Perspectives from Women at DWC

Women’s History Month is an opportunity to focus our attention on the contributions of women in our own industry and in society at large. It’s also an opportune time to inquire of the female identifying folks we work with about their perspectives and experiences.

Though archeological evidence shows that women have been involved in winemaking and innkeeping (where most wine was served in ancient Sumer around 5000 years ago), today only 13% of US wineries are owned by women. Gendered wage gaps persist in our industry, though both wage equity and representation of women across all winery roles has improved, in particular over the past 25 years.

You can read about some groundbreaking women in wine here, including the invention of the game changing riddling table or riddling rack by Madame Barb-Nicole Cliquot, the first female Master Sommelier (in 1987!) and the French Burgundy proponent who insisted on biodynamic practices until her region followed suit. Here are some perspectives from women who invest their time and skill at Damiani Wine Cellars.
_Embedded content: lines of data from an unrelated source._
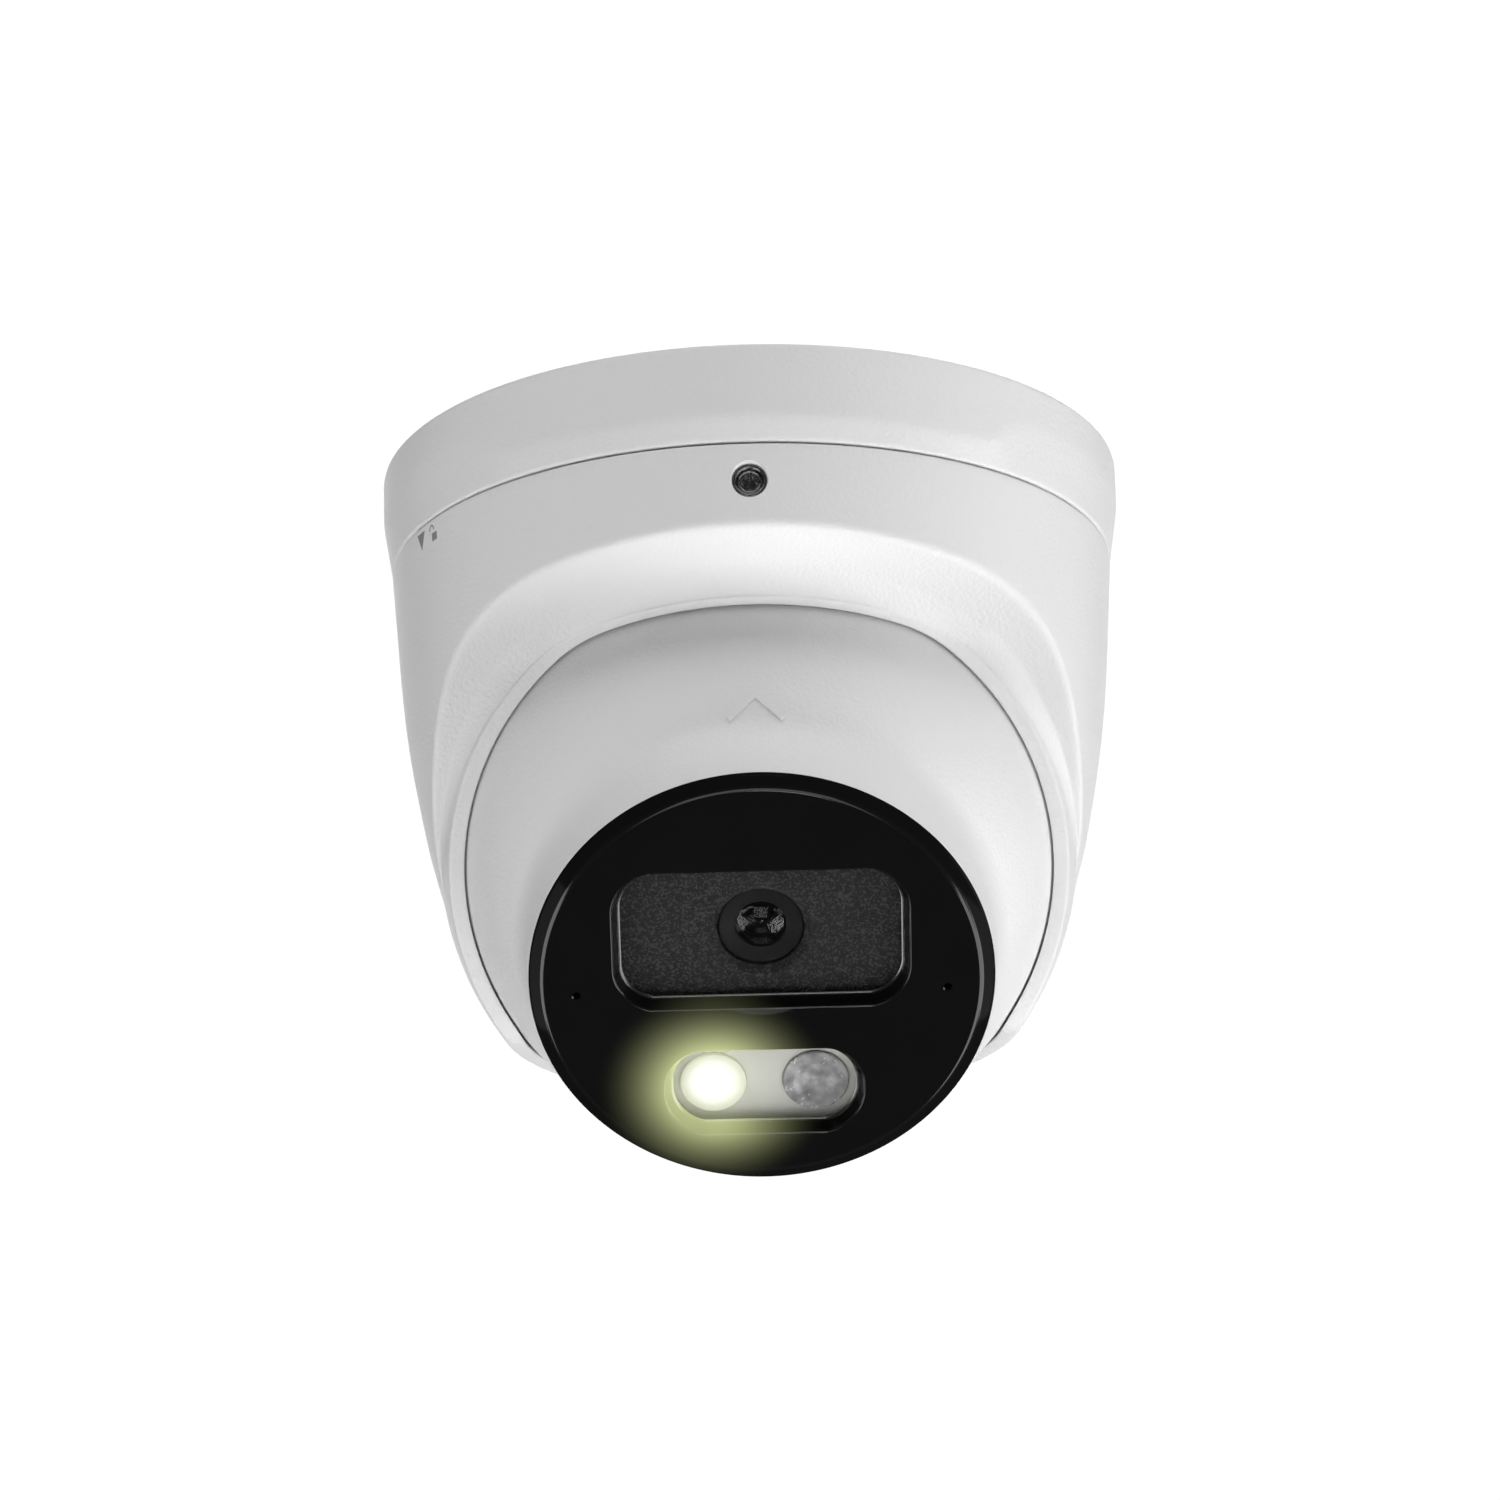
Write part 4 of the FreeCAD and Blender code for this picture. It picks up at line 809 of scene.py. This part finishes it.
def collar_root(crease, side):
    """Where the visor's underside, followed inwards, meets the collar."""
    low, high = 20.0, crease.x
    for _ in range(40):
        middle = (low + high) / 2
        if middle > globe_radius(COLLAR, visor_height(middle * side)):
            high = middle
        else:
            low = middle
    return Vector((high, visor_height(high * side)))


def visor_inside(side):
    """Height at which the visor's inner face meets the socket, 2.3 mm above its underside."""
    return crossing(lambda z: z - 2.3 - visor_height(globe_radius(SOCKET, z) * side), WALL_TOP, SOCKET_TOP)


outlines = {}


def kept_outline(azimuth):
    key = round(azimuth, 6)
    if key not in outlines:
        outlines[key] = housing_outline(azimuth)
    return outlines[key]


def make_housing():
    rows = len(kept_outline(-math.pi / 2))
    housing = curtain("housing_casting", rows, kept_outline, 384)
    hole = rod("hole", 2.85, 50, 59.0, (0, 0), 64, flare=0.35)
    moved(hole, SCREW_LINE)
    cut(housing, hole)
    finished(housing, "pan_unit", paint, ["housing"])


# The ball's front shell


NECK_BEND = (Vector((39.75, 29.5)), Vector((37.75, 32.19)), Vector((37.45, 36.5)))
NECK = [tuple(place) for place in bend_points(*NECK_BEND, 20)]
SHELL_INSIDE = 46.9
SHELL_SPLIT = -5.0


def shell_radius(height):
    """Radius of the ball's skin at a height along the lens axis, up to the end of the neck's bend."""
    if height < NECK[0][1]:
        return on_globe(BALL_RADIUS, height)
    number = bisect.bisect([z for _, z in NECK], height)
    (r0, z0), (r1, z1) = NECK[number - 1], NECK[number]
    return r0 + (r1 - r0) * (height - z0) / (z1 - z0)


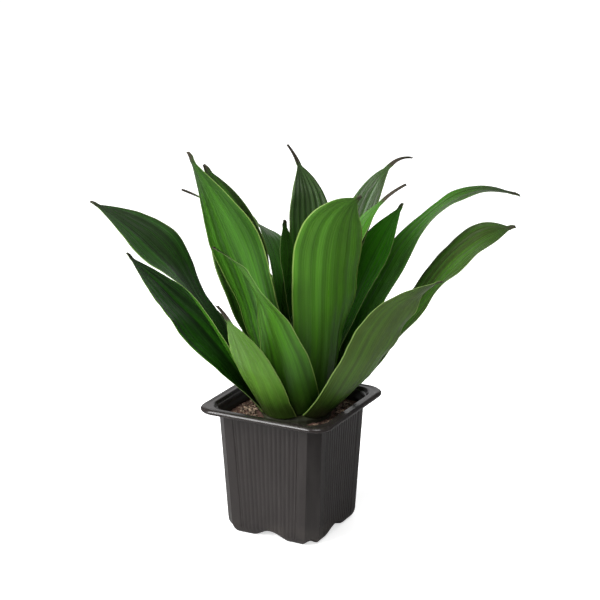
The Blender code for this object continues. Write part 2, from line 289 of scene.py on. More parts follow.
def half_width(leaf, share):
    """Half the blade's width: narrow at the root, widest past the middle, drawn out to a point."""
    full = leaf.width * 0.0005
    live = share / (1.0 - leaf.dry)
    if live < leaf.widest:
        return full * between(leaf.root, 1.0, math.sin(live / leaf.widest * math.pi / 2.0) ** 1.3)
    run = min((live - leaf.widest) / (1.0 - leaf.widest), 1.0)
    tip_half = between(DRY_HALF, TIP_HALF, dry_share(leaf, share)) * leaf.blunt
    return max(full * (1.0 - run ** 2.2) * (1.0 - 0.15 * run), tip_half)


def living_body(leaf, share):
    """How fully the surface relief shows: none at the root and none towards the dry tip."""
    return ease(share / 0.12) * ease((1.0 - leaf.dry - share) / 0.25)


def fold_wave(leaf, number, share, across):
    """The lengthwise folds across the blade, from -1 in a groove to 1 on a ridge."""
    return math.cos(math.pi * leaf.folds * across + 0.6 * math.sin(5.0 * share + number))


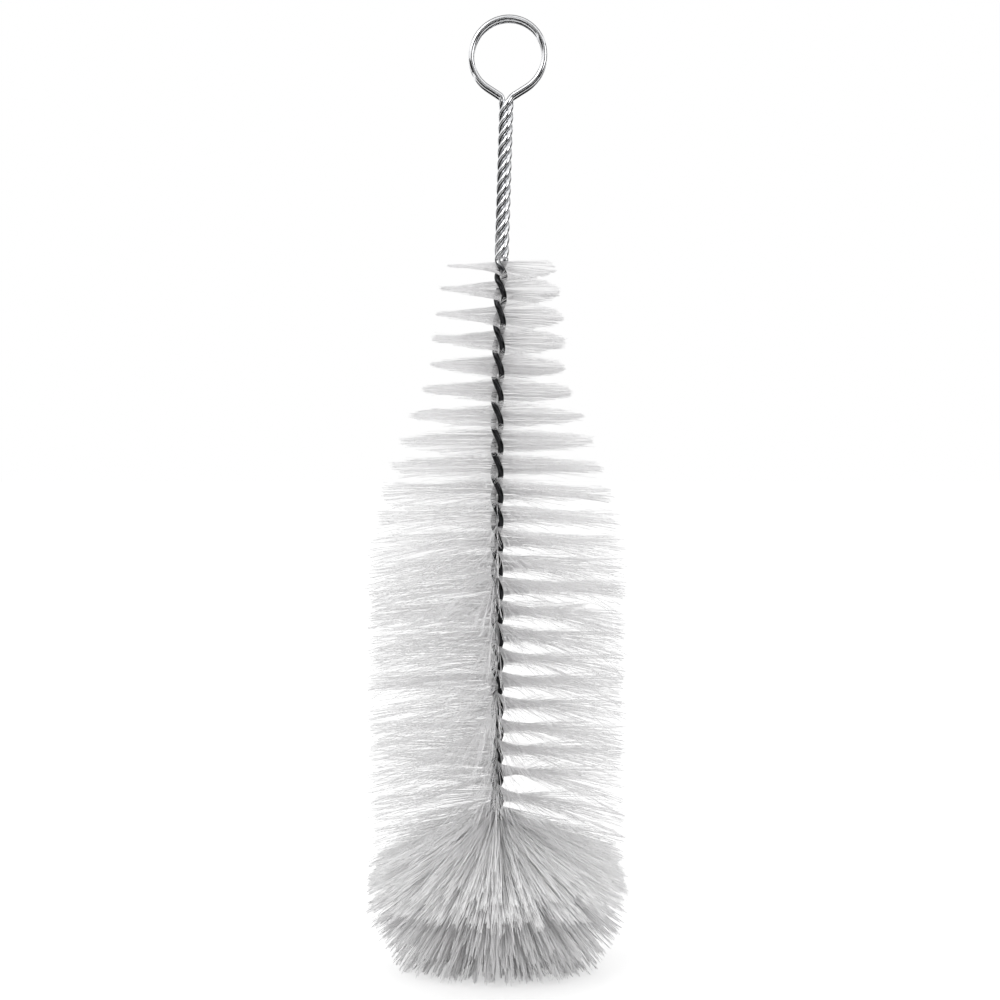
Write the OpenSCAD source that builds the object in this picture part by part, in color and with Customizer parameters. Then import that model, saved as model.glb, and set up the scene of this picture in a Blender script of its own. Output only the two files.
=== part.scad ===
// Bottle brush with a twisted wire stem.
// One galvanised wire is folded in half. Its two legs are twisted together over the
// bristles, twisted four-fold into a handle and wound into a double hanging ring.
// The brush stands upright on its end tuft: +Z up, ring at the top, origin under the stem.

/* [Wire] */
// Diameter of the wire
wire_d = 2; // [1.8:0.1:2]
// Thickness of the layer of bristles nipped between the two legs
nip_t = 0.45; // [0.3:0.05:0.5]
// Free gap between neighbouring strands
strand_gap = 0.09; // [0.06:0.01:0.12]
// Height of the tip, where the wire is folded
tip_z = 47; // [46:0.5:48]

/* [Stem twist] */
// Height of the first crossing under the handle
twist_top_z = 243.9; // [243:0.1:245]
// Height of the first half turn, which is tighter than the rest
first_half_turn = 6.1; // [6:0.1:7]
// Height of the second half turn
half_turn_top = 8.9; // [8.8:0.05:9]
// How much less each half turn is than the one above it
half_turn_step = 0.053; // [0.04:0.001:0.06]
// Height above which the stem is bent a little to one side
bend_z = 186; // [150:1:220]
// Height over which that bend is spread
bend_run = 25; // [10:1:40]
// Angle of the stem above the bend
bend_angle = 1.8; // [0:0.1:3]

/* [Handle] */
// Height at which the four strands leave the handle for the ring
handle_top_z = 301.4; // [301:0.1:301.8]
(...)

Mardi Herman, Brandy Ahouse, Jenna Robarge

Wine Club Manager and Shipping Compliance Manager Brandy Ahouse notes that the areas of winery business where she works are those that women of an earlier generation normalized and made inroads in. She’s worked in male dominated spaces, with a degree in auto mechanics and experience in the shipping industry. Working in the DWC tasting room doesn’t present the same challenges as those spaces, in large part due to other women before her taking on leadership roles so that Brandy describes feeling accepted on a professional level in a pretty gender neutral way.

Katey Larwood and winemaking team.

Katey Larwood, Nancy Brown, Taylor Cartwright, Alex Doniger Bond

Winemaker Katey Larwood spoke to her wish that conversations around gender in the workplace happened in a much more intersectional way. She pointed to other underrepresented identities in the industry like people of color and gender queer or nonbinary identifying people. It’s been a career-long frustration for Larwood to be prompted by journalists to speak about being a woman winemaker, rather than being approached for insights about her skill and craft. She’s wary of the commodification of a “female empowerment piece” that’s really fluff dressed up for marketing purposes.

Nancy Brown

Nancy Brown

Nancy Brown, vineyard worker and mentee of owner Phil Davis describes the difference it made in her overall quality of life when she went from working indoors to being outside doing physical labor every day. She felt inspired by other women working on the farming and viticulture sides of the business, like colleague Taylor Cartwright, an experienced machine operator, when she moved to the area in 2014. Brown acknowledges the simultaneous respect for women of her mother’s generation who inhabited the role of mother and homemaker while feeling empowered to make a different choice in her own life.

Alex Doniger Bond and Christine Boehlke

Alex Doniger Bond and Christine Boehlke

Alex Doniger Bond, Assistant Winemaker, spoke to her favorite part of the job, which is the constant contact with cycles of varying tempos and energies. As someone living in a female body, with cycles as one of its anchoring qualities, Alex finds great reward in the challenge of presence each cycle of the winemaking process. There’s harvest, fast-paced, energizing, monitoring minute changes to make critical decisions about the when and how of bringing crops in. This marathon is followed by a slow wait and watch, careful observation during early fermentation. Each season presents itself in turn, each year unique but following a cyclical pattern that informs the work at hand.

We invite you to join us in the coming months, in conversation and celebration and we continue to explore deeper investigation of the nature of our Damiani team, what it means to support one another equitably and to share with our club members and community the insights we discover. 

May you learn something useful this Women’s History Month, and experience the varied perspectives and outlooks of women in wine.